The findings are reported in the journal Separation Science Plus.
“The primary aim of the study was to alert the scientific community to this problem. Researchers may literally be discarding potential biomarkers, and this may have influenced the findings of previous studies. We demonstrate that some of the proteins excluded from the analyses performed to date are potential biomarkers of several conditions,” Daniel Martins-de-Souza, a professor at the University of Campinas’s Biology Institute (IB-UNICAMP) and principal investigator for the study, told Agência FAPESP.
The investigation was conducted during the master’s research of Licia Carla da Silva Costa, first author of the article, as part of a project dedicated to identifying biomarkers of schizophrenia by means of proteomics, which is the analysis of the entire set of proteins in an organism or biological sample.
“Our lab focuses on investigating biomarkers of mental diseases. The main finding of this study is that the fraction of abundant proteins should not be discarded in this kind of analysis,” Costa said.
From Cambridge to Campinas
In partnership with Johann Steiner, a professor of psychiatry at the University of Magdeburg in Germany, the researchers at UNICAMP created an approach they call the “depletome”, which entails analyzing the proteins hitherto discarded in the depletion stage of plasma proteomic analysis.
The idea arose during Martins-de-Souza’s postdoctoral internship at the University of Cambridge (UK) between 2010 and 2012.
Analyses with the techniques available at the time showed that some of the less abundant proteins were being discarded.

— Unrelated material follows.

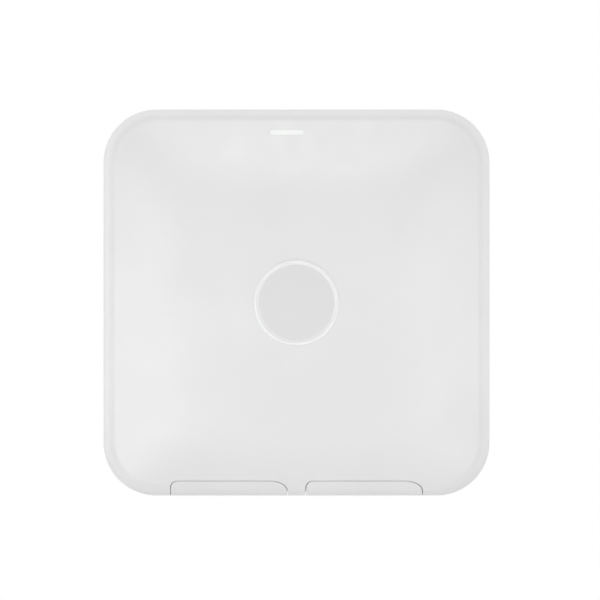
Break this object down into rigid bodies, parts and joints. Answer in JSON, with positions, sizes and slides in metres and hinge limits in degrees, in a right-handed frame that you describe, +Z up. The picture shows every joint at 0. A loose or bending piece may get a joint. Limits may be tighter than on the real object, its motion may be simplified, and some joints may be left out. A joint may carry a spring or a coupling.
{
  "type": "ceiling access point",
  "caption": "Square white ceiling or wall wireless access point with crowned cover, round badge, two hinged port doors and a slide-on steel bracket",
  "frame": {"origin": "centre of the mounting face of the steel bracket, the face that lies against the wall or ceiling", "axes": "-Y points out of the mounting surface through the front cover and its badge; +Z is up as the unit hangs on a wall, away from the port doors, and is the way it slides off its hooks; +X is to the right seen from the front. On a ceiling, turn the part so that -Y points down."},
  "size_m": [0.2, 0.0396, 0.2],
  "materials": {
    "aluminium": "satin",
    "badge_plastic": "satin",
    "black_plastic": "matte",
    "brass": "satin",
    "button_plastic": "satin",
    "ceramic": "satin",
    "circuit_board": "satin",
    "clear_plastic": "satin",
    "coax_jacket": "satin",
    "ferrite": "matte",
    "gold_contact": "gloss",
    "grey_plastic": "matte",
    "label": "matte",
    "led": "gloss",
    "steel": "satin",
    "thermal_pad": "matte",
    "tinned_sheet": "satin",
    "white_plastic": "matte",
    "zinc_steel": "satin"
  },
  "bodies": {
    "bracket": {"mounting_bracket": "zinc_steel", "latch_pin": "steel"},
    "unit": {"antenna_1": "tinned_sheet", "antenna_2": "tinned_sheet", "antenna_3": "tinned_sheet", "antenna_4": "tinned_sheet", "antenna_lead_1": "coax_jacket", "antenna_lead_2": "coax_jacket", "antenna_lead_3": "coax_jacket", "antenna_lead_4": "coax_jacket", "antenna_reflector": "aluminium", "badge": "badge_plastic", "beacon_antenna": "ceramic", "board_screws": "steel", "bulk_capacitors": "aluminium", "case_screws": "steel", "door_hinge_pin_left": "steel", "door_hinge_pin_right": "steel", "ethernet_jack_left": "tinned_sheet", "ethernet_jack_right": "tinned_sheet", "ethernet_transformers": "black_plastic", "front_cover": "white_plastic", "heat_spreader": "aluminium", "jack_contacts": "gold_contact", "jack_inserts": "black_plastic", "lead_connectors": "gold_contact", "light_pipe": "clear_plastic", "main_board": "circuit_board", "memory_chips": "black_plastic", "power_inductors": "ferrite", "power_inlet": "black_plastic", "power_inlet_pin": "gold_contact", "processor_shield": "tinned_sheet", "radio_shield_left": "tinned_sheet", "radio_shield_right": "tinned_sheet", "rating_label": "label", "rear_housing": "grey_plastic", "reflector_spacers": "brass", "reset_switch": "black_plastic", "status_leds": "led", "thermal_pads": "thermal_pad", "usb_shell": "tinned_sheet", "usb_tongue": "black_plastic"},
    "latch": {"latch_lever": "steel"},
    "left_door": {"port_door_left": "white_plastic"},
    "right_door": {"port_door_right": "white_plastic"},
    "reset": {"reset_button": "button_plastic"}
  },
  "joints": [
    {"name": "unit_slide", "type": "slide", "parent": "bracket", "child": "unit", "axis": [0, 0, 1], "range_m": [0, 0.0105]},
    {"name": "latch_flex", "type": "hinge", "parent": "bracket", "child": "latch", "pos_m": [0, -0.0029, -0.01], "axis": [-1, 0, 0], "range_deg": [0, 2.6]},
    {"name": "left_door_hinge", "type": "hinge", "parent": "unit", "child": "left_door", "pos_m": [-0.035, -0.0096, -0.0974], "axis": [1, 0, 0], "range_deg": [0, 95]},
    {"name": "right_door_hinge", "type": "hinge", "parent": "unit", "child": "right_door", "pos_m": [0.035, -0.0096, -0.0974], "axis": [1, 0, 0], "range_deg": [0, 95]},
    {"name": "reset_press", "type": "slide", "parent": "unit", "child": "reset", "axis": [0, 0, 1], "range_m": [0, 0.0008], "stiffness_N_per_m": 900, "springref_m": -0.0004}
  ],
  "couplings": [
    {"joint": "latch_flex", "follows": "unit_slide", "rad_per_m": 4.17}
  ]
}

The study was resumed only in 2016, during Costa’s scientific initiation project.
The new analyses used a high-resolution mass spectrometry technique known as shotgun proteomics, which is based on digesting proteins into peptides and their building blocks.
The researchers analyzed plasma samples from 20 healthy individuals and identified 12,714 peptides corresponding to 281 proteins. After grouping proteins in the same family and hiding those with peptides that were a subset of another protein’s peptides or had few corresponding peptides in the plasma, 198 proteins remained.

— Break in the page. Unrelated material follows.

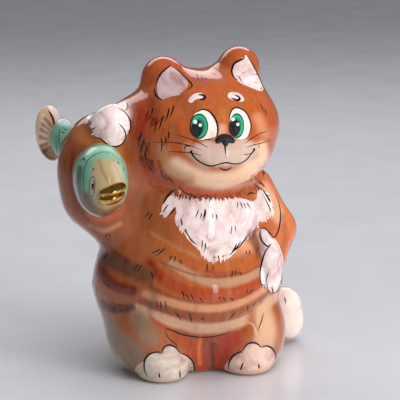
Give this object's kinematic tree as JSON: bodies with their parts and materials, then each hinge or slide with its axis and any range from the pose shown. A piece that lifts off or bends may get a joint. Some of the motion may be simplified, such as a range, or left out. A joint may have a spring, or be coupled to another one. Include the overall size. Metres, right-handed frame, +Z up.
{
  "type": "souvenir figurine",
  "caption": "Glazed slip-cast ceramic cat, seated upright on a flat base, raised arm curled over a fish and the other paw resting on its belly.",
  "frame": {"origin": "middle of the flat base, on the surface that the figurine stands on", "axes": "+Z up; the cat faces -Y; the cat's own left side is +X"},
  "size_m": [0.1162, 0.076, 0.1359],
  "materials": {
    "ginger_glaze": "high gloss clear glaze over hand-painted rust and cream washes",
    "white_glaze": "high gloss clear glaze over white with a faint pink wash",
    "mint_glaze": "high gloss clear glaze over mint green and cream washes",
    "sand_glaze": "high gloss clear glaze over a sand wash",
    "gold_lustre": "polished overglaze gold lustre",
    "black_glaze": "high gloss black"
  },
  "bodies": {
    "root": {"body_shell": "ginger_glaze", "head_shell": "ginger_glaze", "ear_left": "ginger_glaze", "ear_right": "ginger_glaze", "raised_arm": "ginger_glaze", "raised_paw": "white_glaze", "resting_arm": "ginger_glaze", "resting_paw": "white_glaze", "foot_left": "white_glaze", "foot_right": "white_glaze", "tail": "white_glaze", "fish_body": "mint_glaze", "fish_tail_fin": "sand_glaze", "fish_lips": "gold_lustre", "nose": "black_glaze"}
  },
  "joints": []
}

A search of protein function databases found 35 biological processes associated with the 198 proteins. Receptor-mediated endocytosis was the process with the highest number of associated proteins (19).

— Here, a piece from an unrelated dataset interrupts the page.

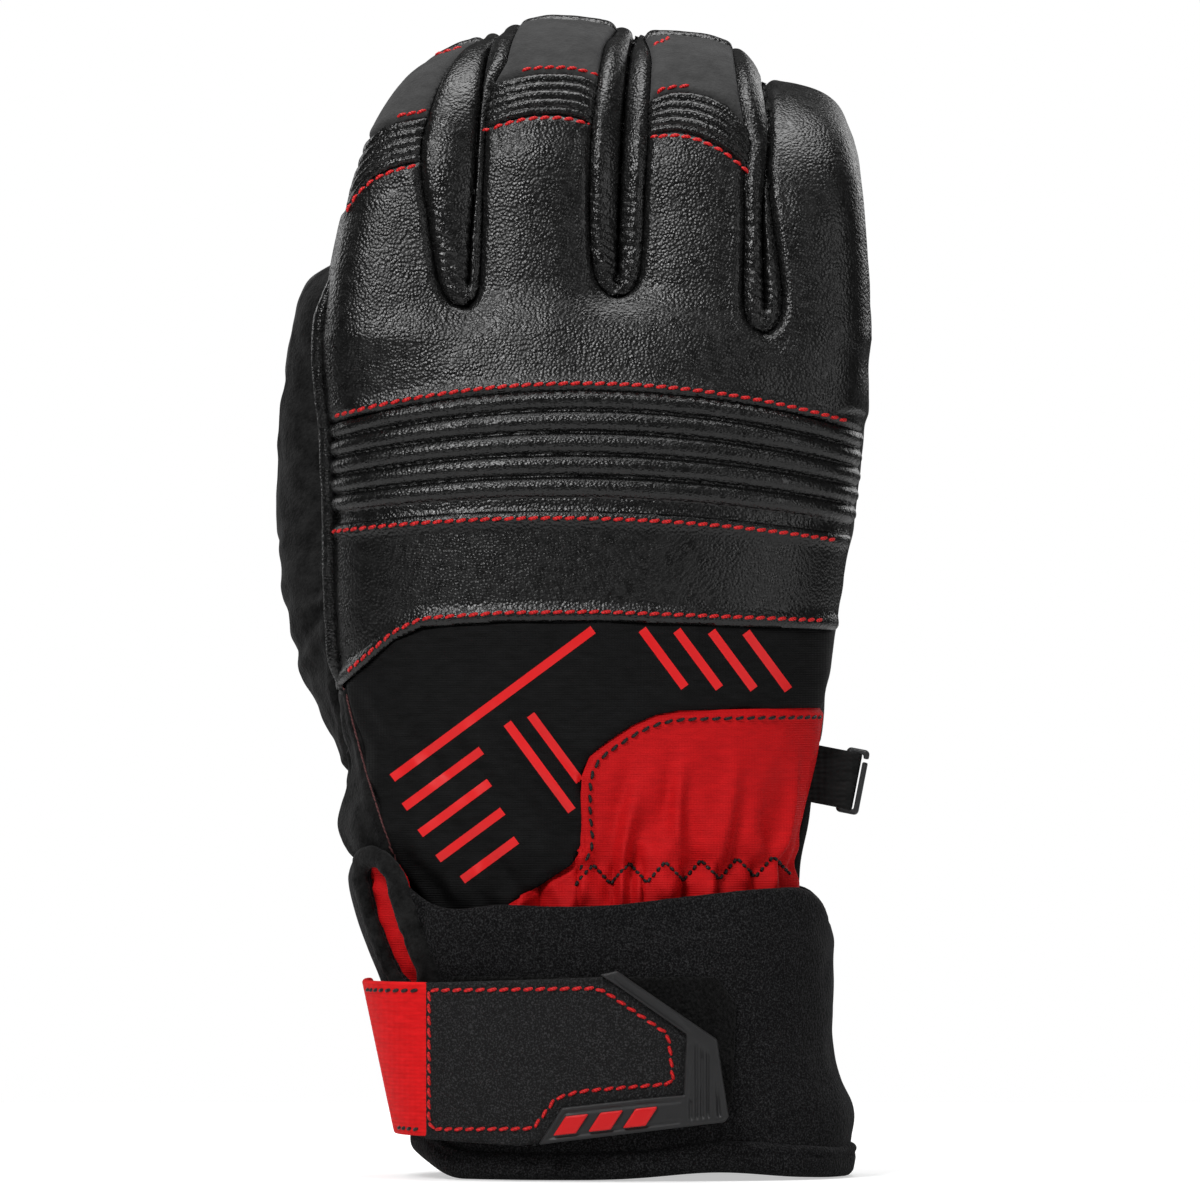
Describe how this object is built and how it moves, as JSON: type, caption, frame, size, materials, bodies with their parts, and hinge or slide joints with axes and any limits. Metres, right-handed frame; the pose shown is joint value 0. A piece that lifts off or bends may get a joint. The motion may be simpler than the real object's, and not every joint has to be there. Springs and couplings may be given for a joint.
{
  "type": "ski glove",
  "caption": "Insulated right-hand ski glove with ribbed leather back, curved fingers, neoprene cuff, wrist strap and link hook, standing on its cuff.",
  "frame": {"origin": "centre of the bounding box's bottom face, in the plane of the cuff's open edge", "axes": "+Z from the cuff towards the fingers, -Y out of the back of the hand, -X towards the thumb side"},
  "size_m": [0.1268, 0.0912, 0.2495],
  "materials": {
    "leather": "pebbled goatskin, semi-gloss",
    "nubuck": "matte nubuck",
    "suede": "napped suede",
    "black_fabric": "fine woven nylon with printed red lines",
    "red_fabric": "fine woven nylon",
    "neoprene": "neoprene with a knit face",
    "red_webbing": "flat webbing",
    "black_webbing": "flat webbing",
    "microfibre": "sueded microfibre",
    "hook_and_loop": "hook and loop pile",
    "badge_rubber": "moulded satin",
    "badge_red": "moulded satin",
    "grey_plastic": "moulded",
    "fleece": "brushed fleece over insulation"
  },
  "bodies": {
    "glove": {"hand_back_leather": "leather", "knuckle_rib_panel": "leather", "lower_back_leather": "leather", "back_fabric_panel": "black_fabric", "wrist_gather_panel": "red_fabric", "wrist_side_panel": "suede", "wrist_underside": "black_fabric", "palm_leather": "nubuck", "palm_patch": "nubuck", "finger_wall_index_middle": "leather", "finger_wall_middle_ring": "leather", "finger_wall_ring_little": "leather", "thumb_base": "suede", "insulated_lining": "fleece", "cuff_sleeve": "neoprene", "cuff_hem": "neoprene", "keyhole_binding": "suede", "keyhole_gusset": "red_fabric", "wrist_elastic": "fleece", "loop_patch": "hook_and_loop", "strap_anchor": "red_webbing", "link_loop": "black_webbing"},
    "index": {"index_ribs": "leather", "index_tip": "nubuck", "index_under": "nubuck", "index_liner": "fleece"},
    "middle": {"middle_ribs": "leather", "middle_tip": "nubuck", "middle_under": "nubuck", "middle_liner": "fleece"},
    "ring": {"ring_ribs": "leather", "ring_tip": "nubuck", "ring_under": "nubuck", "ring_liner": "fleece"},
    "little": {"little_back": "leather", "little_under": "nubuck", "little_liner": "fleece"},
    "thumb": {"thumb_tip_back": "suede", "thumb_tip_pad": "nubuck", "thumb_liner": "fleece"},
    "strap": {"strap_webbing": "red_webbing", "strap_tab": "microfibre", "strap_hook_patch": "hook_and_loop", "strap_badge": "badge_rubber", "badge_bar_1": "badge_red", "badge_bar_2": "badge_red", "badge_bar_3": "badge_red"},
    "hook": {"link_hook": "grey_plastic"}
  },
  "joints": [
    {"name": "index_flex", "type": "hinge", "parent": "glove", "child": "index", "pos_m": [-0.0359, -0.0029, 0.21629], "axis": [-1, 0, 0], "range_deg": [-8, 35], "stiffness_Nm_per_rad": 0.15},
    {"name": "middle_flex", "type": "hinge", "parent": "glove", "child": "middle", "pos_m": [-0.00661, -0.00109, 0.22404], "axis": [-1, 0, 0], "range_deg": [-8, 35], "stiffness_Nm_per_rad": 0.15},
    {"name": "ring_flex", "type": "hinge", "parent": "glove", "child": "ring", "pos_m": [0.0242, -0.00104, 0.22207], "axis": [-1, 0, 0], "range_deg": [-8, 35], "stiffness_Nm_per_rad": 0.15},
    {"name": "little_flex", "type": "hinge", "parent": "glove", "child": "little", "pos_m": [0.0497, -0.00198, 0.20753], "axis": [-1, 0, 0], "range_deg": [-8, 35], "stiffness_Nm_per_rad": 0.15},
    {"name": "thumb_flex", "type": "hinge", "parent": "glove", "child": "thumb", "pos_m": [-0.04893, 0.02903, 0.1495], "axis": [-0.2593, 0.9275, -0.2693], "range_deg": [-10, 20], "stiffness_Nm_per_rad": 0.15},
    {"name": "strap_peel", "type": "hinge", "parent": "glove", "child": "strap", "pos_m": [-0.04815, -0.01583, 0.026], "axis": [0, 0, -1], "range_deg": [0, 150]},
    {"name": "hook_swing", "type": "hinge", "parent": "glove", "child": "hook", "pos_m": [0.05723, -0.00383, 0.08522], "axis": [0.1908, 0, 0.9816], "range_deg": [-45, 45]}
  ]
}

“Endocytosis is a process whereby the cell takes up macromolecules and particles from the surrounding medium,” Martins-de-Souza explained. Alterations in this pathway, he added, may be associated with the onset of psychiatric and immune system disorders, as well as some types of cancer. Endocytosis can also be leveraged in precision medicine for customized treatment and drug delivery.
Some 20 proteins involved in the immune response were found in the depletome, making this fraction a source of possible biomarkers for metabolic, neurodegenerative and psychiatric diseases.
The important biological processes associated with this group of proteins also included oxygen transport to cells, vasodilation and blood coagulation, among others.
The researchers believe other proteins can be found in addition to the 198 described in the article. “The next step in this research is to refine the method and obtain more potential biomarkers,” Martins-de-Souza said.
The article “Blood plasma high abundant protein depletion unintentionally carries over 100 proteins” (doi: 10.1002/sscp.201900057) by Licia C. Silva-Costa, Sheila Garcia-Rosa, Bradley J. Smith, Paulo A. Baldasso, Johann Steiner and Daniel Martins-de-Souza can be retrieved from onlinelibrary.wiley.com/doi/full/10.1002/sscp.201900057.